The match rate varied particularly widely in the flu strain A/H3N2, which is typically the strain that leads to most flu hospitalizations and deaths. Over the 10-year study period, the match rate ranged from 11.2 percent in 2003-2004 and 22 percent the next year, to 100 percent in the first two study years and in the last one. Match rates for strain A/H1N1 were usually very high and for strain B were usually low.

By comparing weekly deaths and flu-related hospitalizations in each year's flu season, the researchers were able to calculate that for every percentage point increase in the A/H3N2 match rate, weekly deaths declined by about 0.0016 and hospitalizations declined by about 0.002 per 1,000 nursing home residents.

Those numbers may seem small, but put another way, among about 1 million elderly persons living in nursing homes each year, a 50-percentage point increase in the match rate for a flu season would save the lives of 2,560 people and prevent 3,200 hospitalizations.

"That's saving lives," Mor says. "That's really a profound effect."

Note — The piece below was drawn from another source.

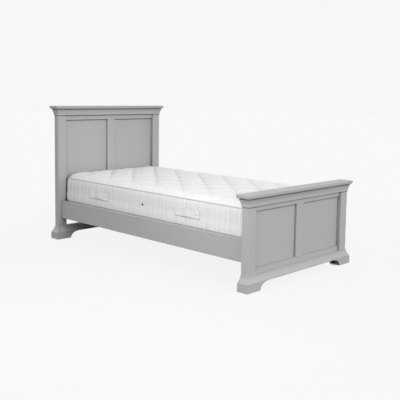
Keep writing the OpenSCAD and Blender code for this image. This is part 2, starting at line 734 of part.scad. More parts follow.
module mattress_base() mattress_place() color(ticking_white) translate([0, 0, mattress_z])
    linear_extrude(base_t) polygon(mattress_outline(mattress_draw_in + seam_step));

// Closed ring of piping in the step between a panel and the border
module piping_ring(z) {
    inset = mattress_draw_in + seam_step - pin_gap / 2 - piping_d / 2;
    hw = mattress_hw - mattress_corner_r;
    hl = mattress_hl - mattress_corner_r;
    r = mattress_corner_r - inset;
    translate([0, 0, z]) {
        for (side = [left, right]) {
            translate([side * (hw + r), 0, 0]) rotate([90, 0, 0])
                cylinder(h = 2 * hl, d = piping_d, center = true);
            translate([0, side * (hl + r), 0]) rotate([0, 90, 0])
                cylinder(h = 2 * hw, d = piping_d, center = true);
        }
        for (c = [[1, 1, 0], [-1, 1, 90], [-1, -1, 180], [1, -1, 270]])
            translate([c[0] * hw, c[1] * hl, 0]) rotate([0, 0, c[2]])
                rotate_extrude(angle = 90) translate([r, 0]) circle(d = piping_d);
    }
}

module mattress_piping() mattress_place() color(seam_grey) {
    piping_ring(seam_z);
    piping_ring(mattress_z + base_t / 2);
}

// Two stitched carrying straps on each long side
module mattress_handles() mattress_place() color(ticking_white)
    for (side = [left, right]) for (way = [foot_end, head_end])
        translate([
            side * (mattress_hw + pin_gap + handle_t / 2),
            handle_shift + way * handle_dist, mattress_z + handle_z
        ]) along_x(handle_t) polygon(round_rect(handle_l, handle_h, handle_h / 6, 4));

// Places on the middle of each long side, with +Z pointing out of the mattress
module vent_places() for (side = [left, right])
    translate([side * mattress_hw, 0, mattress_z + vent_z]) rotate([0, side * 90, 0]) children();

module mattress_vents() mattress_place() color(steel) vent_places()
    translate([0, 0, pin_gap]) rotate_extrude() polygon(concat(
        [[vent_hole_d / 2, 0]],
        arc_points([(vent_d + vent_hole_d) / 4, 0], (vent_d - vent_hole_d) / 4, 2, 180, 0, 6)
    ));

headboard_cap();
headboard_cornice_front();
headboard_cornice_back();
headboard_cornice_ends();
headboard_post(left);  // headboard_post_left
headboard_post(right);  // headboard_post_right
headboard_top_rail();
headboard_bottom_rail();
headboard_stretcher();
headboard_muntin();
headboard_panel(left);  // headboard_panel_left
headboard_panel(right);  // headboard_panel_right
headboard_plinth_front();
headboard_plinth_back();
headboard_plinth_ends();
footboard_cap();
footboard_cornice_front();
footboard_cornice_back();
footboard_cornice_ends();
footboard_post(left);  // footboard_post_left
footboard_post(right);  // footboard_post_right
footboard_top_rail();
footboard_bottom_rail();
footboard_muntin();
footboard_panel(left);  // footboard_panel_left
footboard_panel(right);  // footboard_panel_right
footboard_plinth_front();
footboard_plinth_back();
footboard_plinth_ends();
side_rail(left);  // side_rail_left
side_rail(right);  // side_rail_right
ledger(left);  // ledger_left
ledger(right);  // ledger_right
slat(1);  // slat_1
slat(2);  // slat_2
slat(3);  // slat_3
slat(4);  // slat_4
slat(5);  // slat_5
slat(6);  // slat_6
slat(7);  // slat_7
slat(8);  // slat_8
slat(9);  // slat_9
slat(10);  // slat_10
slat(11);  // slat_11
slat(12);  // slat_12
rail_studs();
stud_inserts();
half_moon_washers();
stud_nuts();
rail_dowels();
ledger_screws();
slat_screws();
mattress_top();
mattress_border();
mattress_core();
mattress_base();
mattress_piping();
mattress_handles();
mattress_vents();
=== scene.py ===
"""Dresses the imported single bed: painted woodwork, pine slats, steel fittings and a quilted mattress.

Metres, in the frame of the CAD model: +Y runs towards the headboard, +Z up, and the floor is at 0.
"""

import math

import bpy
import numpy as np
from mathutils import Matrix, Vector

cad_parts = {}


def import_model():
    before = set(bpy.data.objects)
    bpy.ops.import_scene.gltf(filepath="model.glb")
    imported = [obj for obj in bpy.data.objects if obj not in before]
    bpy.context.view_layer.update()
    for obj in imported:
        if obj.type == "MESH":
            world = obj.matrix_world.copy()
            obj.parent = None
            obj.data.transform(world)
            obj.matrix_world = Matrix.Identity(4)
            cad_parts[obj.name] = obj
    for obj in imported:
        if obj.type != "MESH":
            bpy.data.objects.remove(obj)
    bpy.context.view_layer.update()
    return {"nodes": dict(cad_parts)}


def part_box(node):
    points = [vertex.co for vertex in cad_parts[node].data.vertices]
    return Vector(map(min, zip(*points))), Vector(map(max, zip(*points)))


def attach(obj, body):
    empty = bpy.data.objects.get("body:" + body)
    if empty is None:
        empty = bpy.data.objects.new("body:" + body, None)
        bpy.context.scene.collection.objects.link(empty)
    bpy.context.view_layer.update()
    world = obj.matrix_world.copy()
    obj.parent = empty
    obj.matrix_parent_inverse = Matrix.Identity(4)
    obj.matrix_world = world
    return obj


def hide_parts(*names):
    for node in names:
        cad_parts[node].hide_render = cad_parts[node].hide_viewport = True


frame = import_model()
nodes = frame["nodes"]
scene = bpy.context.scene

# Places of the mattress's pieces, from their CAD solids
border_lo, border_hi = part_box("mattress_border")
base_lo, base_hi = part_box("mattress_base")
pipe_lo, pipe_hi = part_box("mattress_piping")
handle_lo, handle_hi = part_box("mattress_handles")
vent_lo, vent_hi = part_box("mattress_vents")
MID_Y = (border_lo.y + border_hi.y) / 2
HALF_W = (border_hi.x - border_lo.x) / 2
HALF_L = (border_hi.y - border_lo.y) / 2

# The mattress's plan, its piping, and how far the border draws in at the seams and swells low down
CORNER_R = 0.045
PIPE_R, PIPE_INSET = 0.0045, 0.01255
DRAW_IN, LOW_BULGE = 0.008, 0.0045
SEAM_Z = pipe_hi.z - PIPE_R
LOW_SEAM_Z = pipe_lo.z + PIPE_R

# The quilted top: a crown that rises from the edge, a wide dome, and diamond pillows
TOP_INSET = DRAW_IN + 2 * PIPE_R + 0.0001
TOP_HALF_W, TOP_HALF_L = HALF_W - TOP_INSET, HALF_L - TOP_INSET
EDGE_Z = SEAM_Z + 0.00455
CROWN, CROWN_RUN = 0.036, 0.050
DOME_SHARE, DOME_RUN = 0.2, 0.400
PILLOW, PILLOW_EDGE_SHARE = 0.011, 0.35
PILLOWS_ACROSS, PILLOWS_ALONG = 4, 7

# The cloth simulation of the top: the furthest that a point may move, and what blows it up
PUFF_CAP, PUFF_PRESSURE, PUFF_SLACK = 0.003, 4.0, 0.02
PUFF_FRAMES, WEIGHT_STEPS = 20, 10

# The border's puckers at the piping, and how far its inner skin stands in
GATHER, GATHER_FADE, GATHER_START = 0.0011, 9, 25
LINING_INSET = 0.0135
PUCKER_SEED, FULL_TURN = 5, 6.283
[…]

Mor said the results are likely applicable to all elderly people, the vast majority of whom do not live in nursing homes. Vaccination rates among the elderly in the community, however, tend to be much lower than in nursing homes.

Co-author Dr. Stefan Gravenstein, adjunct professor of medicine and health services, policy and practice, agrees.

"This study evidences protection for an elderly population for whom vaccine efficacy has been questioned," he says. "Annual vaccination is the only way to maximize the benefit of vaccine, no matter what the age."

The study's lead author is Dr. Aurora Pop-Vicas, clinical assistant professor of medicine in the Alpert Medical School of Brown University and Memorial Hospital of Rhode Island. Other authors are Momotazur Rahman, and Pedro Gozalo.

The Agency for Health Care Research and Quality funded the study (R01HS018462).